Si nous évaluions la politique de santé uniquement à l’aune du nombre de morts à l’hôpital, nul doute que nous y mettrions fin, séance tenante. Il en est ainsi de la politique de la ville, elle est évaluée seulement au nombre de chômeurs dénombrés dans les quartiers.

Que sait-on de la politique de la ville ? A vrai dire pas grand-chose, ce qui fait qu’elle est prétexte à torrents d’idéologie, un mal qui n’est pas que français mais qui évite d’aborder la réalité de la ville et de ses quartiers, territoires-refuges et territoires-tremplins pourtant tout à fait remarquables. Par exemple, le territoire du Village Olympique-Villeneuve (VO-VN) a le même âge que la génération des mères et des pères de 30-40 ans qui y est née mais on ne sait pas grand-chose d’elle, caricatures mises à part ! C’est aussi une histoire courte qui est peu de chose à l’échelle du temps des villes.  Et, quarante ans après la construction de ces quartiers, les populations ont changé, certaines ont réussi dans leurs études et dans leur travail et sont parties ailleurs, d’autres sont arrivées après des échecs dans leur parcours familial, professionnel et résidentiel, contents de trouver-là des logements et des services accessibles, d’autres sont venues de loin car la France et Grenoble surtout ont été de tout temps des territoires d’immigration comme le souhaitaient tous les gouvernements depuis 1945. Debré, premier ministre de de Gaulle voulait une France de 100 millions d’habitants et c’est sans doute pour cela qu’il militait pour garder l’Algérie française.

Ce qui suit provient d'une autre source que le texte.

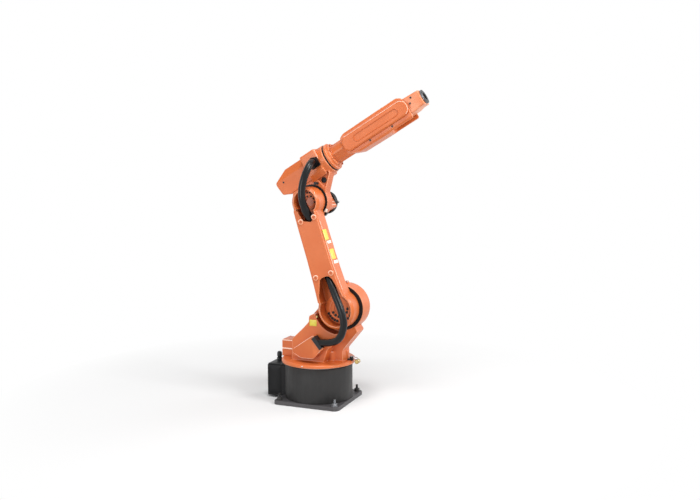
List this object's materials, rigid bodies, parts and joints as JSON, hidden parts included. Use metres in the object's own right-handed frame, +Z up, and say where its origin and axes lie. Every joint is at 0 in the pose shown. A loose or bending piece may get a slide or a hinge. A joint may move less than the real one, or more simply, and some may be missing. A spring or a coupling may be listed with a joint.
{
  "type": "industrial robot arm",
  "caption": "Floor-standing articulated industrial robot arm on a drum base, with a hollow leaning upper arm, a long covered forearm and a round tool flange",
  "frame": {"origin": "middle of the underside of the base plate, on the floor", "axes": "+X the working direction of the arm at rest, +Y the side of the shoulder and elbow motors, +Z up"},
  "size_m": [0.9449, 0.4278, 1.7587],
  "materials": {
    "orange_casting": "orange enamel on a light casting",
    "orange_cover": "orange enamel on a thin cast cover",
    "dark_iron": "dark grey enamel",
    "black_sheet": "black satin paint",
    "black_plastic": "black moulded",
    "bearing_steel": "oiled steel",
    "flange_steel": "blackened steel",
    "valve_brass": "turned brass",
    "hose_rubber": "black hose sleeve",
    "seal_rubber": "black lip seal"
  },
  "bodies": {
    "base": {"base_plate": "dark_iron", "base_drum": "dark_iron", "turn_bearing": "bearing_steel", "cable_box": "black_sheet", "cable_gland": "black_plastic"},
    "turret": {"turret_casting": "orange_casting", "turn_motor_box": "orange_cover", "hose_port": "orange_casting", "lower_socket": "black_plastic", "lower_hose": "hose_rubber", "shoulder_seal": "seal_rubber", "shoulder_motor": "orange_casting", "shoulder_cap": "black_plastic", "valve_bracket": "black_sheet", "air_valve": "valve_brass"},
    "upper_arm": {"arm_casting": "orange_casting", "arm_cover": "orange_cover", "shoulder_hub": "orange_casting", "elbow_hub": "orange_casting", "lower_clamp": "black_plastic", "upper_clamp": "black_plastic"},
    "elbow": {"elbow_casting": "orange_casting", "elbow_seal": "seal_rubber", "elbow_motor": "orange_casting", "elbow_cap": "black_plastic", "elbow_plug": "black_plastic", "roll_motor_cover": "orange_cover", "hose_plate": "black_sheet", "round_plug": "black_plastic", "oval_plug": "black_plastic", "roll_seal": "seal_rubber", "upper_hose": "hose_rubber"},
    "forearm": {"forearm_casting": "orange_casting", "side_cover_near": "orange_cover", "side_cover_far": "orange_cover"},
    "wrist": {"wrist_block": "orange_casting"},
    "tool": {"tool_flange": "flange_steel"}
  },
  "joints": [
    {"name": "base_turn", "type": "hinge", "parent": "base", "child": "turret", "pos_m": [0, 0, 0.23], "axis": [0, 0, 1], "range_deg": [-170, 170]},
    {"name": "shoulder_swing", "type": "hinge", "parent": "turret", "child": "upper_arm", "pos_m": [0.17, 0, 0.56], "axis": [0, 1, 0], "range_deg": [-48, 82], "deforming": ["lower_hose"]},
    {"name": "elbow_swing", "type": "hinge", "parent": "upper_arm", "child": "elbow", "pos_m": [-0.01127, 0, 1.15291], "axis": [0, -1, 0], "range_deg": [-90, 70], "deforming": ["upper_hose"]},
    {"name": "forearm_roll", "type": "hinge", "parent": "elbow", "child": "forearm", "pos_m": [0.08101, 0, 1.39735], "axis": [0.8572, 0, 0.515], "range_deg": [-170, 170]},
    {"name": "wrist_bend", "type": "hinge", "parent": "forearm", "child": "wrist", "pos_m": [0.51045, 0, 1.65539], "axis": [0, -1, 0], "range_deg": [-120, 120]},
    {"name": "tool_turn", "type": "hinge", "parent": "wrist", "child": "tool", "pos_m": [0.61674, 0, 1.71925], "axis": [0.8572, 0, 0.515], "range_deg": [-360, 360]}
  ]
}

Nos villes sont inégalitaires dans leur développement, ce n’est pas un scoop, et certains quartiers de la Métropole sont plus égaux que d’autres au point de bénéficier non seulement de crédits publics, mais d’avantages fiscaux (cf. la réforme des impôts locaux sans cesse différée depuis 30 ans au moins) qui font que les quartiers de la politique de la ville sont plus taxés que les quartiers du centre-ville et bénéficient de moins de moyens dits de droit commun.

La politique de la ville avait pour ambition explicite, avec des ressources particulières (les crédits spécifiques) de rattraper ces inégalités de traitement : quatre quartiers prioritaires sont aujourd’hui concernés à Grenoble (au total 23 000 habitants, 15% des Grenobloises et des Grenoblois). Malheureusement l’écart des budgets de droit commun consacrés à ces quartiers est allé se creusant avec d’autres mieux achalandés et les crédits spécifiques additionnels sont devenus substitutifs quand ils n’ont pas baissé laissant s’aggraver les fossés et les frontières au sein de la ville. Personne, au niveau de l’Etat et des collectivités locales n’a voulu dresser un état analytique des ressources et des dépenses selon les quartiers. Il est vrai que la potion aurait été amère pour les quartiers les mieux achalandés et le coût électoral bien trop grand. En quelque sorte, en 1983, Dubedout en a été empêché à Grenoble alors que son rapport national «Ensemble, refaire la ville» préconisait cette mesure.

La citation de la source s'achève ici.